Drawing on 250 interviews with Nichols' friends and family, Harris traces Nichols’ rag-to-riches story, beginning with the immigration of 7-year-old Igor Michael Peschkowsky (Nichols' birth name) to New York from Berlin. From there the tale follows his father’s death when Nichols was 12, an allergic reaction that resulted in his hairlessness and his eventual move to Chicago, where he took the first steps toward his eventual success. Although he had enrolled as a student at the University of Chicago—where he met and developed lifelong friendships with Susan Sontag and Ed Asner, among others—he ultimately fell in with Paul Sills, who directed Nichols in the improvisation group the Compass Players, the forerunner of Second City. In Chicago, Nichols worked as a DJ at the famed program "The Midnight Special" on WFMT, and he also met Elaine May, with whom he developed a popular comedic partnership.

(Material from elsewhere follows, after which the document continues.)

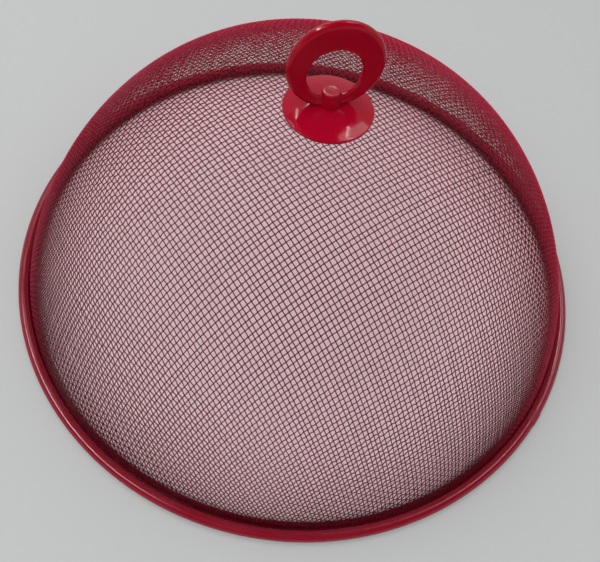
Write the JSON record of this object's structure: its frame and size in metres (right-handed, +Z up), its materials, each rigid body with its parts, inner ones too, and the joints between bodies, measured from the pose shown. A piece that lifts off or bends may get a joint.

Eventually Nichols left Chicago for New York City, where he would direct in quick succession the plays Barefoot in the Park, The Odd Couple and Little Foxes to great acclaim. He then moved into film as the director of Who’s Afraid of Virginia Woolf? and The Graduate. Harris artfully tracks Nichols' deep desire to work and to inspire others to embrace the power of theater and film. “Movies give us a chance to live other lives," Nichols said, "and we walk on the set every morning thinking, Anything can happen.

Candid, colorful and chock-full of detail, Mike Nichols: A Life is the biography that Nichols well deserves.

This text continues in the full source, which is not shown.